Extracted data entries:
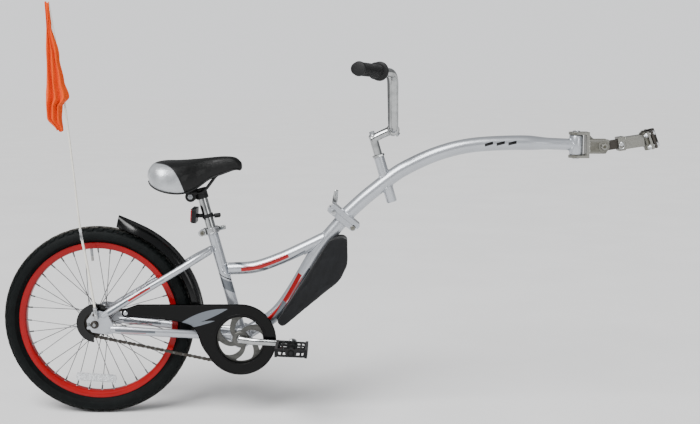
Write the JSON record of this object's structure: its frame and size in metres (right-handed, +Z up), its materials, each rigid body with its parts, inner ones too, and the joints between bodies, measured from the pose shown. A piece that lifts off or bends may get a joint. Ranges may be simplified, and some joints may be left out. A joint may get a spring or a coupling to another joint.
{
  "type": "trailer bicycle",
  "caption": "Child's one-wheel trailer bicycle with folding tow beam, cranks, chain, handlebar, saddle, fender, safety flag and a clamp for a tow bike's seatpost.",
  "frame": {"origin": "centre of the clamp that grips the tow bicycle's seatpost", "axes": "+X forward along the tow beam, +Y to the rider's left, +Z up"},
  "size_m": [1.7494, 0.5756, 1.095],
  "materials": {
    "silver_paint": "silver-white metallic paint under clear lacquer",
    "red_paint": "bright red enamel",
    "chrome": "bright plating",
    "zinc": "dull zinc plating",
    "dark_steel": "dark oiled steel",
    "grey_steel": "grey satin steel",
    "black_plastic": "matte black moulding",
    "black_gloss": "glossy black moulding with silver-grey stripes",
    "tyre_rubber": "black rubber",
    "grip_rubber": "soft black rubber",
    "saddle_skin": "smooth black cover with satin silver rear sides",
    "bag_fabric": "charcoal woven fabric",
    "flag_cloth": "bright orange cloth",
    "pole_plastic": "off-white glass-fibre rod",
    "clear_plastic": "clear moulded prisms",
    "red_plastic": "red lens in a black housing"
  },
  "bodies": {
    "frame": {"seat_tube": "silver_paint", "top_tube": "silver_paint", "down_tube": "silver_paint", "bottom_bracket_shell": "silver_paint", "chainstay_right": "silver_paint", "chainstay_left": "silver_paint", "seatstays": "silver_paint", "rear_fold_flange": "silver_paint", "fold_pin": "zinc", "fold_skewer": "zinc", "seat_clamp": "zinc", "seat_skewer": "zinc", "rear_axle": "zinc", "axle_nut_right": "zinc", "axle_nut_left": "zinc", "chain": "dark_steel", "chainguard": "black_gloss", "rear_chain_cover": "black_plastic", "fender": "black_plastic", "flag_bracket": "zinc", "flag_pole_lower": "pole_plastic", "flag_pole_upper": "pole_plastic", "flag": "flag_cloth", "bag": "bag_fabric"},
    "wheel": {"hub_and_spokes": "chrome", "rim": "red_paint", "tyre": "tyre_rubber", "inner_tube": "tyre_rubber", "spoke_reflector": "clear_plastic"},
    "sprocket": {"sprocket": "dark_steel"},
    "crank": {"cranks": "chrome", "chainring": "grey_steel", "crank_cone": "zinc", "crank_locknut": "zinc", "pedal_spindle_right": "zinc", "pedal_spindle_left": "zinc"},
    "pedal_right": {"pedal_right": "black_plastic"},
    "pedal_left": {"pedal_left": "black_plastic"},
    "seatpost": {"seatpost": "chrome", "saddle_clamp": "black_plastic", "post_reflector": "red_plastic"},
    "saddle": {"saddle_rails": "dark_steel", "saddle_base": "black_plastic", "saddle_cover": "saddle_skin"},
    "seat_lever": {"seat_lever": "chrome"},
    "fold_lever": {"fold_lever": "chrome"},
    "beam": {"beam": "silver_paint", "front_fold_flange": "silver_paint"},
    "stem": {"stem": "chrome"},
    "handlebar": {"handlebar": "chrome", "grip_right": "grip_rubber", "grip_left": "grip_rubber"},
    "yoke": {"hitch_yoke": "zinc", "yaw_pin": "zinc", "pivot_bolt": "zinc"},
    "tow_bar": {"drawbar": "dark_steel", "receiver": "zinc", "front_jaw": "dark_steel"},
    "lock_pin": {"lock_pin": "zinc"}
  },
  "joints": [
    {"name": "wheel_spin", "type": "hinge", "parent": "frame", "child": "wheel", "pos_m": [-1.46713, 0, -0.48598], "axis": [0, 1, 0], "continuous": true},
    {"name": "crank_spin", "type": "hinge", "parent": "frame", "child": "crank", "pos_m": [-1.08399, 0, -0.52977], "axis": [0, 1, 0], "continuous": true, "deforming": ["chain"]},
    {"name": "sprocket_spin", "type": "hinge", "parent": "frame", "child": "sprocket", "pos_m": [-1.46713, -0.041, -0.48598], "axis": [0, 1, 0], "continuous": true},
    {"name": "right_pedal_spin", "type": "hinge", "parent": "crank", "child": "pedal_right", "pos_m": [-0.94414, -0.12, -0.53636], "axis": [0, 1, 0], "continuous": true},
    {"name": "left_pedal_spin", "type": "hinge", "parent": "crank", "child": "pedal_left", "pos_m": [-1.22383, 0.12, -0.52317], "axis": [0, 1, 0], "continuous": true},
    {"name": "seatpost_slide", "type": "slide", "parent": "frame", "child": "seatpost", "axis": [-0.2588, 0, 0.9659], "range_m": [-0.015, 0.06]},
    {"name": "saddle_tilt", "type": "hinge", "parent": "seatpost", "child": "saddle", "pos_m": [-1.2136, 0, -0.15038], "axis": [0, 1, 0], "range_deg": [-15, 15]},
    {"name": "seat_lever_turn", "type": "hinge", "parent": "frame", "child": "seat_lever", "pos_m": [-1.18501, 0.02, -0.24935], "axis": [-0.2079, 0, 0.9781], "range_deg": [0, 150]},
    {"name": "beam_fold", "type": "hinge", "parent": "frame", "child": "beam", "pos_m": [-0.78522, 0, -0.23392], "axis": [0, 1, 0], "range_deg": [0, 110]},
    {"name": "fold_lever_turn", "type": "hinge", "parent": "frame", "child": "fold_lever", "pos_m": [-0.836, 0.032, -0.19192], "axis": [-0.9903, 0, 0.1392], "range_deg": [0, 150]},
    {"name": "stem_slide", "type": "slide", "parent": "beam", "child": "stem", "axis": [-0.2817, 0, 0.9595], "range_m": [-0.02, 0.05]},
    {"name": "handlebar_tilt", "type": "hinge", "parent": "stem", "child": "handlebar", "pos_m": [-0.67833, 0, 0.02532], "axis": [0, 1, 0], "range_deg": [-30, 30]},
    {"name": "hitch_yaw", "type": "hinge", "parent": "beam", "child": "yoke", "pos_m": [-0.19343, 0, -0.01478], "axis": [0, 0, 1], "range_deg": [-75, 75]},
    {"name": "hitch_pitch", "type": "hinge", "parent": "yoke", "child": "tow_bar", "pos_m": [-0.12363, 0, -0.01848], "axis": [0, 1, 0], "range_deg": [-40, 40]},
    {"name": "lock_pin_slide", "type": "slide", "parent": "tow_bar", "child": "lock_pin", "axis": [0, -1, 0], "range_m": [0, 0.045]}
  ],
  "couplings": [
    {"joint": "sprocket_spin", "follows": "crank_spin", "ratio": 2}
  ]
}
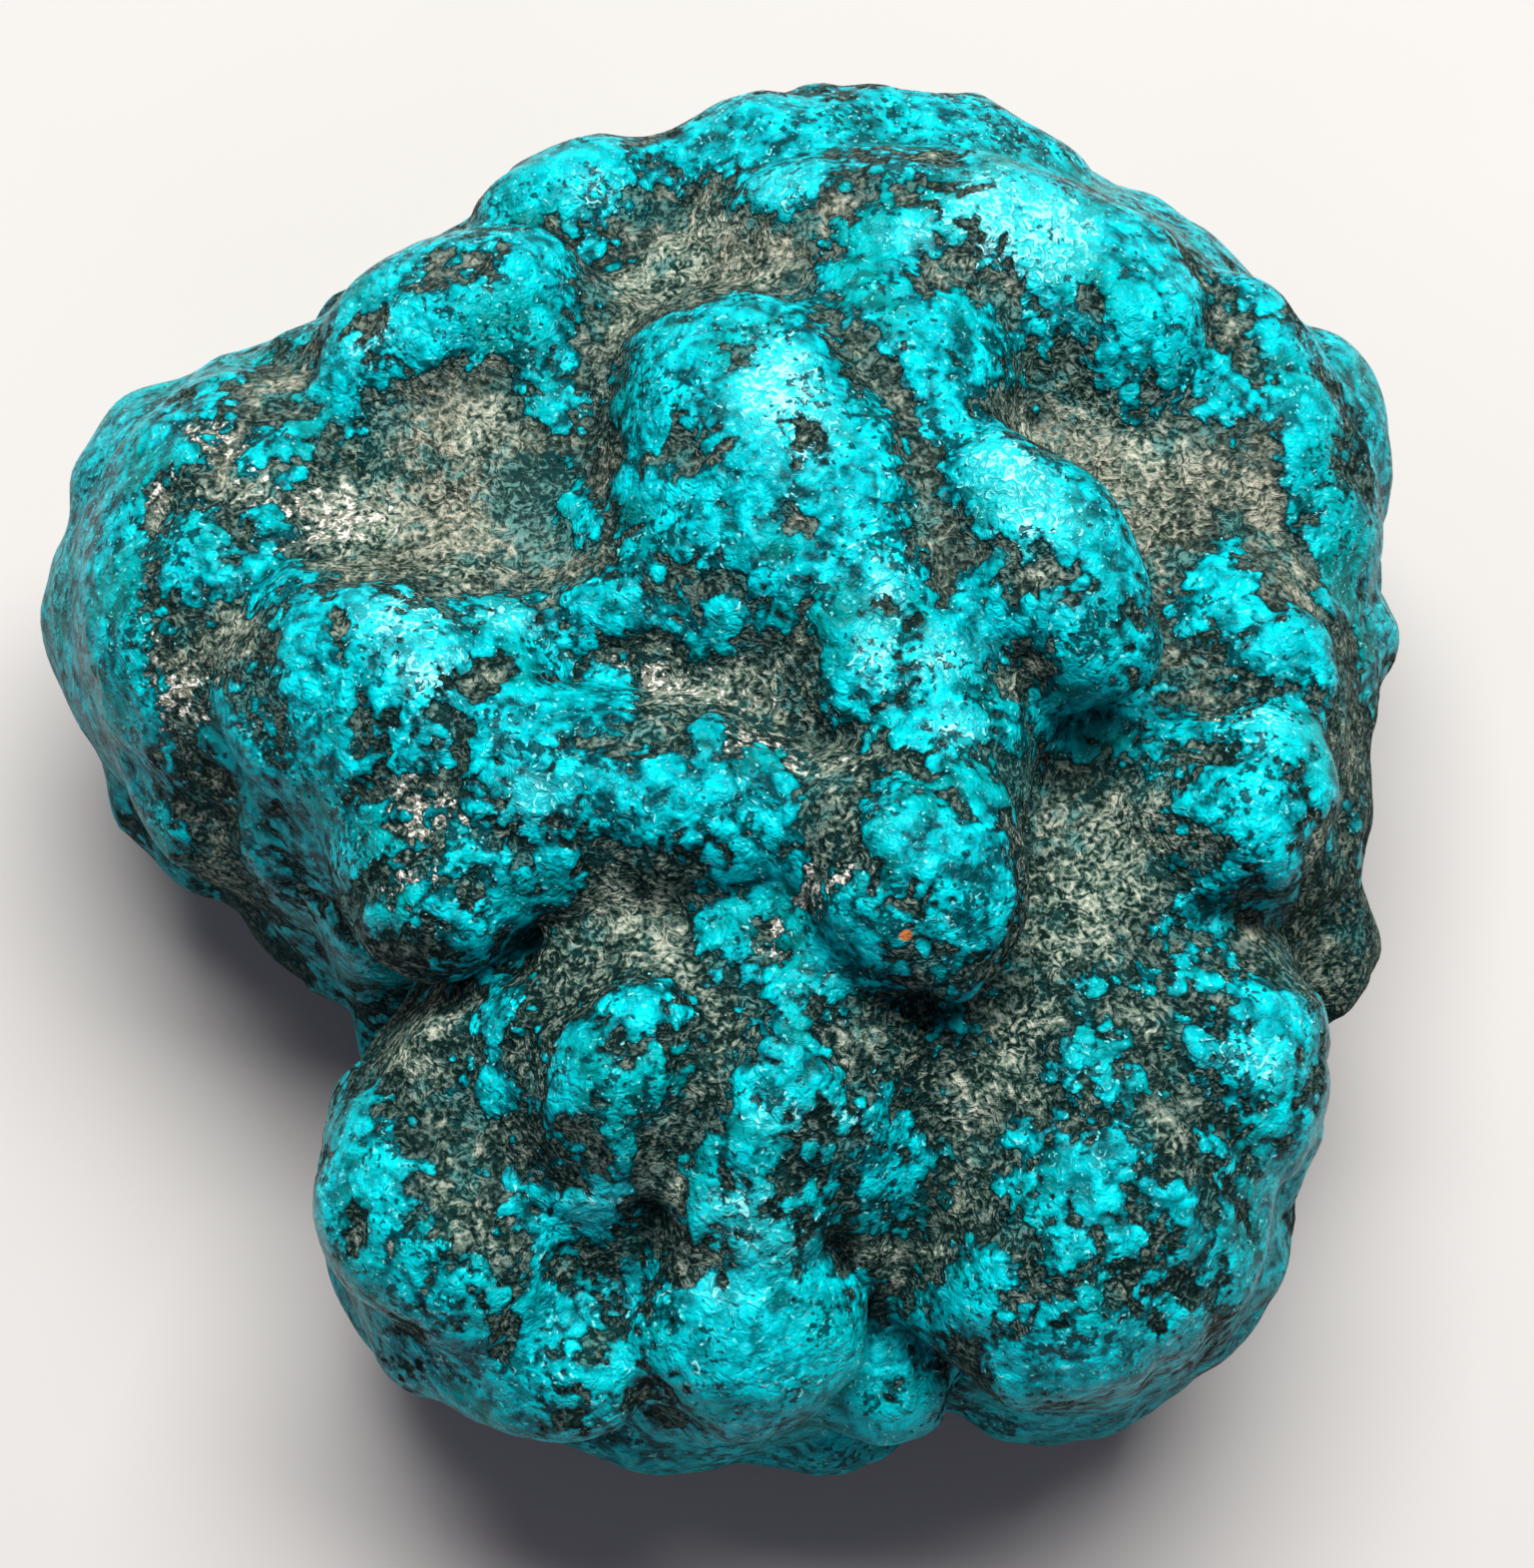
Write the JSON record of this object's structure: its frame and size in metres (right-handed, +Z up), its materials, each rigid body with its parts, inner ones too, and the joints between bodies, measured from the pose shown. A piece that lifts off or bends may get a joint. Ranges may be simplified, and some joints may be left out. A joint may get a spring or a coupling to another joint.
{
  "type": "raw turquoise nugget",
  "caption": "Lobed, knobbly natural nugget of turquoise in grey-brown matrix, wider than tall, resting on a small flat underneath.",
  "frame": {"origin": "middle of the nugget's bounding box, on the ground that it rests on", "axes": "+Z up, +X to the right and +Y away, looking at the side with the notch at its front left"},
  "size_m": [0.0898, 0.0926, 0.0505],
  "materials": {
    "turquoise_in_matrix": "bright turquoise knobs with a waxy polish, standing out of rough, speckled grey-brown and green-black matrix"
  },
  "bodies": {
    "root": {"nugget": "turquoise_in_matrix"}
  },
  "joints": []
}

§ **GIVEN PROBLEM**
Your task is to extract all of the records exactly.

§ **OUTPUT OF THE TASK**
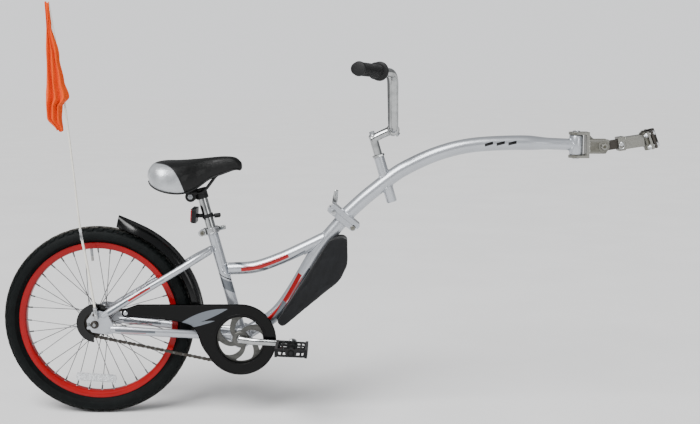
Write the JSON record of this object's structure: its frame and size in metres (right-handed, +Z up), its materials, each rigid body with its parts, inner ones too, and the joints between bodies, measured from the pose shown. A piece that lifts off or bends may get a joint. Ranges may be simplified, and some joints may be left out. A joint may get a spring or a coupling to another joint.
{
  "type": "trailer bicycle",
  "caption": "Child's one-wheel trailer bicycle with folding tow beam, cranks, chain, handlebar, saddle, fender, safety flag and a clamp for a tow bike's seatpost.",
  "frame": {"origin": "centre of the clamp that grips the tow bicycle's seatpost", "axes": "+X forward along the tow beam, +Y to the rider's left, +Z up"},
  "size_m": [1.7494, 0.5756, 1.095],
  "materials": {
    "silver_paint": "silver-white metallic paint under clear lacquer",
    "red_paint": "bright red enamel",
    "chrome": "bright plating",
    "zinc": "dull zinc plating",
    "dark_steel": "dark oiled steel",
    "grey_steel": "grey satin steel",
    "black_plastic": "matte black moulding",
    "black_gloss": "glossy black moulding with silver-grey stripes",
    "tyre_rubber": "black rubber",
    "grip_rubber": "soft black rubber",
    "saddle_skin": "smooth black cover with satin silver rear sides",
    "bag_fabric": "charcoal woven fabric",
    "flag_cloth": "bright orange cloth",
    "pole_plastic": "off-white glass-fibre rod",
    "clear_plastic": "clear moulded prisms",
    "red_plastic": "red lens in a black housing"
  },
  "bodies": {
    "frame": {"seat_tube": "silver_paint", "top_tube": "silver_paint", "down_tube": "silver_paint", "bottom_bracket_shell": "silver_paint", "chainstay_right": "silver_paint", "chainstay_left": "silver_paint", "seatstays": "silver_paint", "rear_fold_flange": "silver_paint", "fold_pin": "zinc", "fold_skewer": "zinc", "seat_clamp": "zinc", "seat_skewer": "zinc", "rear_axle": "zinc", "axle_nut_right": "zinc", "axle_nut_left": "zinc", "chain": "dark_steel", "chainguard": "black_gloss", "rear_chain_cover": "black_plastic", "fender": "black_plastic", "flag_bracket": "zinc", "flag_pole_lower": "pole_plastic", "flag_pole_upper": "pole_plastic", "flag": "flag_cloth", "bag": "bag_fabric"},
    "wheel": {"hub_and_spokes": "chrome", "rim": "red_paint", "tyre": "tyre_rubber", "inner_tube": "tyre_rubber", "spoke_reflector": "clear_plastic"},
    "sprocket": {"sprocket": "dark_steel"},
    "crank": {"cranks": "chrome", "chainring": "grey_steel", "crank_cone": "zinc", "crank_locknut": "zinc", "pedal_spindle_right": "zinc", "pedal_spindle_left": "zinc"},
    "pedal_right": {"pedal_right": "black_plastic"},
    "pedal_left": {"pedal_left": "black_plastic"},
    "seatpost": {"seatpost": "chrome", "saddle_clamp": "black_plastic", "post_reflector": "red_plastic"},
    "saddle": {"saddle_rails": "dark_steel", "saddle_base": "black_plastic", "saddle_cover": "saddle_skin"},
    "seat_lever": {"seat_lever": "chrome"},
    "fold_lever": {"fold_lever": "chrome"},
    "beam": {"beam": "silver_paint", "front_fold_flange": "silver_paint"},
    "stem": {"stem": "chrome"},
    "handlebar": {"handlebar": "chrome", "grip_right": "grip_rubber", "grip_left": "grip_rubber"},
    "yoke": {"hitch_yoke": "zinc", "yaw_pin": "zinc", "pivot_bolt": "zinc"},
    "tow_bar": {"drawbar": "dark_steel", "receiver": "zinc", "front_jaw": "dark_steel"},
    "lock_pin": {"lock_pin": "zinc"}
  },
  "joints": [
    {"name": "wheel_spin", "type": "hinge", "parent": "frame", "child": "wheel", "pos_m": [-1.46713, 0, -0.48598], "axis": [0, 1, 0], "continuous": true},
    {"name": "crank_spin", "type": "hinge", "parent": "frame", "child": "crank", "pos_m": [-1.08399, 0, -0.52977], "axis": [0, 1, 0], "continuous": true, "deforming": ["chain"]},
    {"name": "sprocket_spin", "type": "hinge", "parent": "frame", "child": "sprocket", "pos_m": [-1.46713, -0.041, -0.48598], "axis": [0, 1, 0], "continuous": true},
    {"name": "right_pedal_spin", "type": "hinge", "parent": "crank", "child": "pedal_right", "pos_m": [-0.94414, -0.12, -0.53636], "axis": [0, 1, 0], "continuous": true},
    {"name": "left_pedal_spin", "type": "hinge", "parent": "crank", "child": "pedal_left", "pos_m": [-1.22383, 0.12, -0.52317], "axis": [0, 1, 0], "continuous": true},
    {"name": "seatpost_slide", "type": "slide", "parent": "frame", "child": "seatpost", "axis": [-0.2588, 0, 0.9659], "range_m": [-0.015, 0.06]},
    {"name": "saddle_tilt", "type": "hinge", "parent": "seatpost", "child": "saddle", "pos_m": [-1.2136, 0, -0.15038], "axis": [0, 1, 0], "range_deg": [-15, 15]},
    {"name": "seat_lever_turn", "type": "hinge", "parent": "frame", "child": "seat_lever", "pos_m": [-1.18501, 0.02, -0.24935], "axis": [-0.2079, 0, 0.9781], "range_deg": [0, 150]},
    {"name": "beam_fold", "type": "hinge", "parent": "frame", "child": "beam", "pos_m": [-0.78522, 0, -0.23392], "axis": [0, 1, 0], "range_deg": [0, 110]},
    {"name": "fold_lever_turn", "type": "hinge", "parent": "frame", "child": "fold_lever", "pos_m": [-0.836, 0.032, -0.19192], "axis": [-0.9903, 0, 0.1392], "range_deg": [0, 150]},
    {"name": "stem_slide", "type": "slide", "parent": "beam", "child": "stem", "axis": [-0.2817, 0, 0.9595], "range_m": [-0.02, 0.05]},
    {"name": "handlebar_tilt", "type": "hinge", "parent": "stem", "child": "handlebar", "pos_m": [-0.67833, 0, 0.02532], "axis": [0, 1, 0], "range_deg": [-30, 30]},
    {"name": "hitch_yaw", "type": "hinge", "parent": "beam", "child": "yoke", "pos_m": [-0.19343, 0, -0.01478], "axis": [0, 0, 1], "range_deg": [-75, 75]},
    {"name": "hitch_pitch", "type": "hinge", "parent": "yoke", "child": "tow_bar", "pos_m": [-0.12363, 0, -0.01848], "axis": [0, 1, 0], "range_deg": [-40, 40]},
    {"name": "lock_pin_slide", "type": "slide", "parent": "tow_bar", "child": "lock_pin", "axis": [0, -1, 0], "range_m": [0, 0.045]}
  ],
  "couplings": [
    {"joint": "sprocket_spin", "follows": "crank_spin", "ratio": 2}
  ]
}
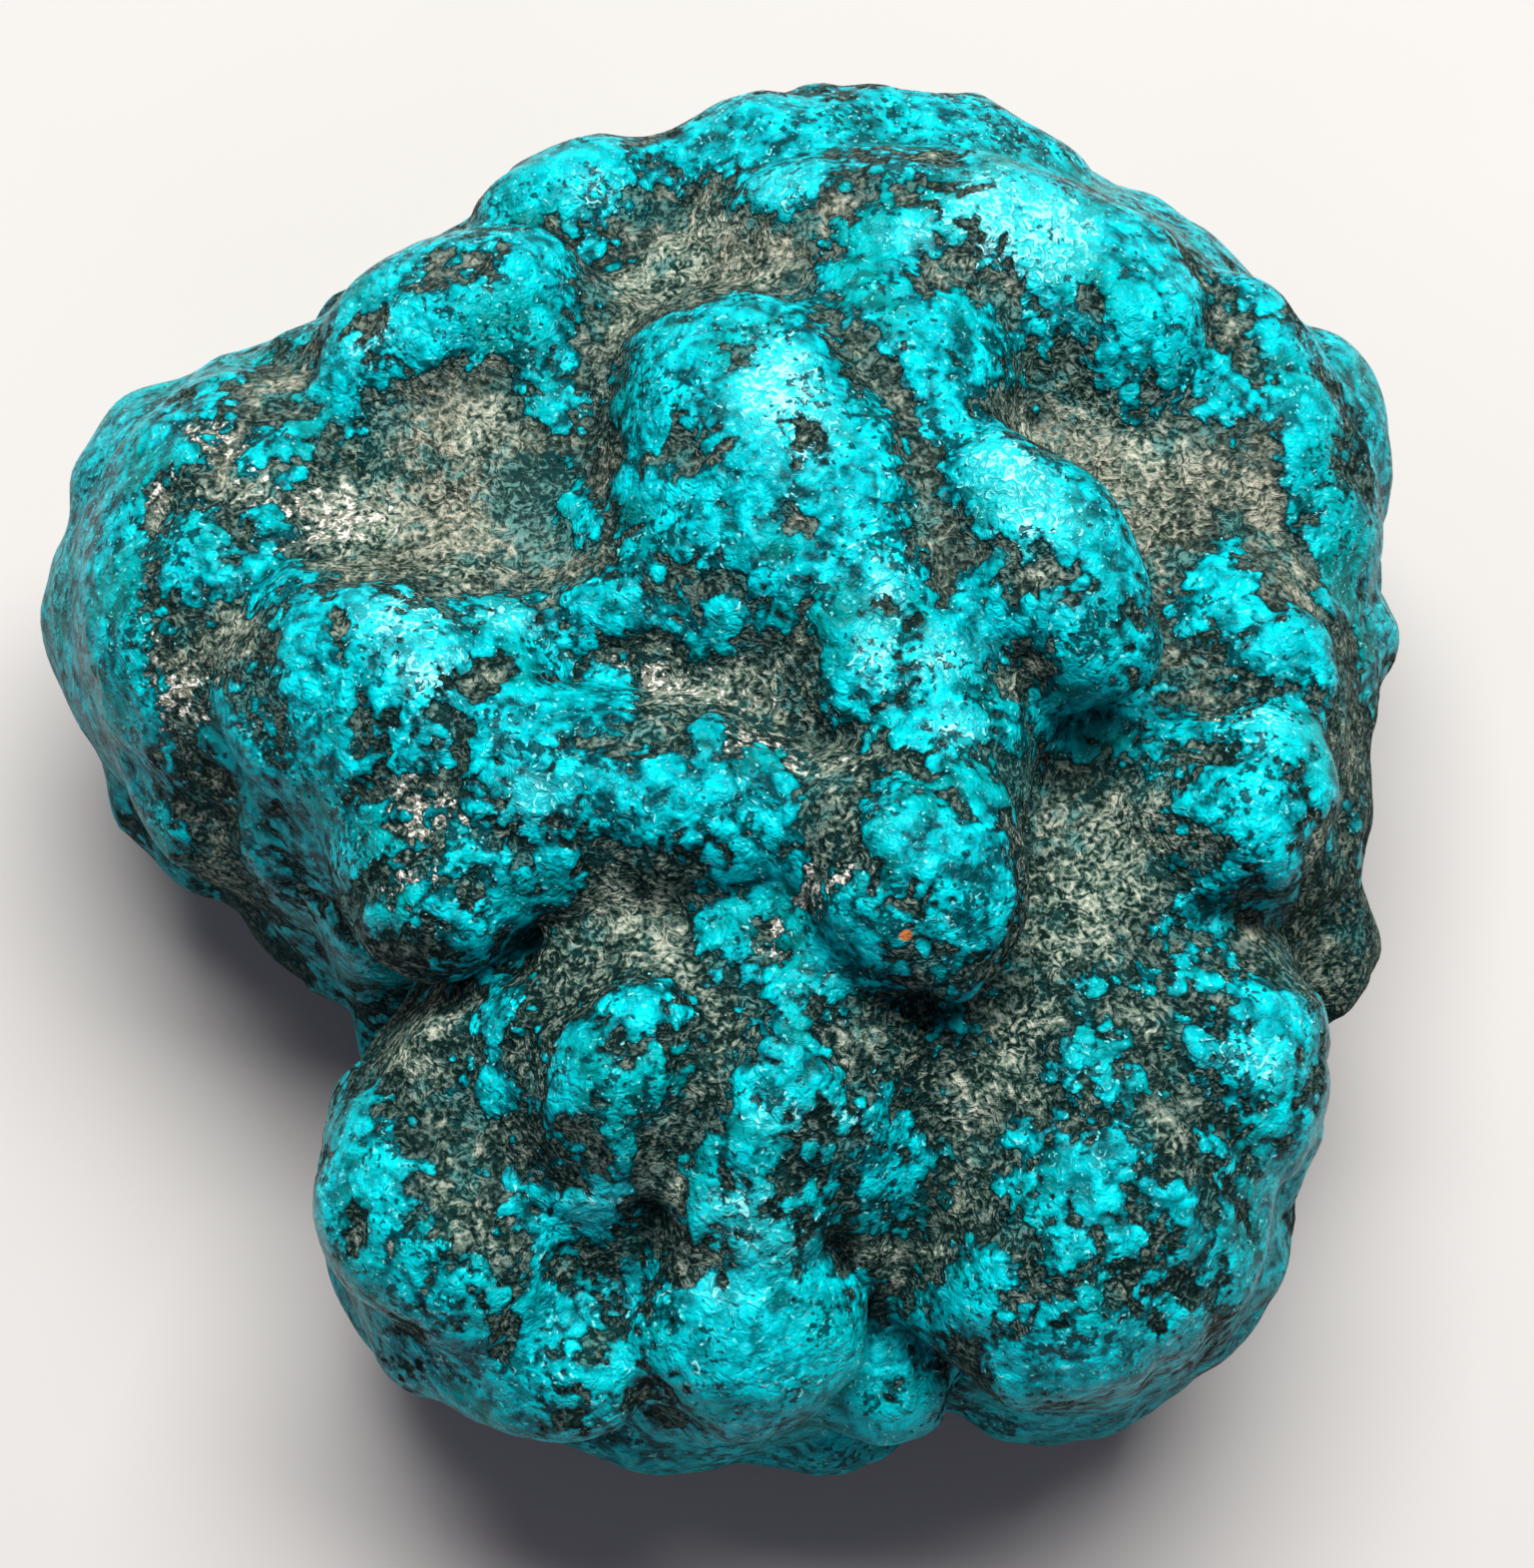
Write the JSON record of this object's structure: its frame and size in metres (right-handed, +Z up), its materials, each rigid body with its parts, inner ones too, and the joints between bodies, measured from the pose shown. A piece that lifts off or bends may get a joint. Ranges may be simplified, and some joints may be left out. A joint may get a spring or a coupling to another joint.
{
  "type": "raw turquoise nugget",
  "caption": "Lobed, knobbly natural nugget of turquoise in grey-brown matrix, wider than tall, resting on a small flat underneath.",
  "frame": {"origin": "middle of the nugget's bounding box, on the ground that it rests on", "axes": "+Z up, +X to the right and +Y away, looking at the side with the notch at its front left"},
  "size_m": [0.0898, 0.0926, 0.0505],
  "materials": {
    "turquoise_in_matrix": "bright turquoise knobs with a waxy polish, standing out of rough, speckled grey-brown and green-black matrix"
  },
  "bodies": {
    "root": {"nugget": "turquoise_in_matrix"}
  },
  "joints": []
}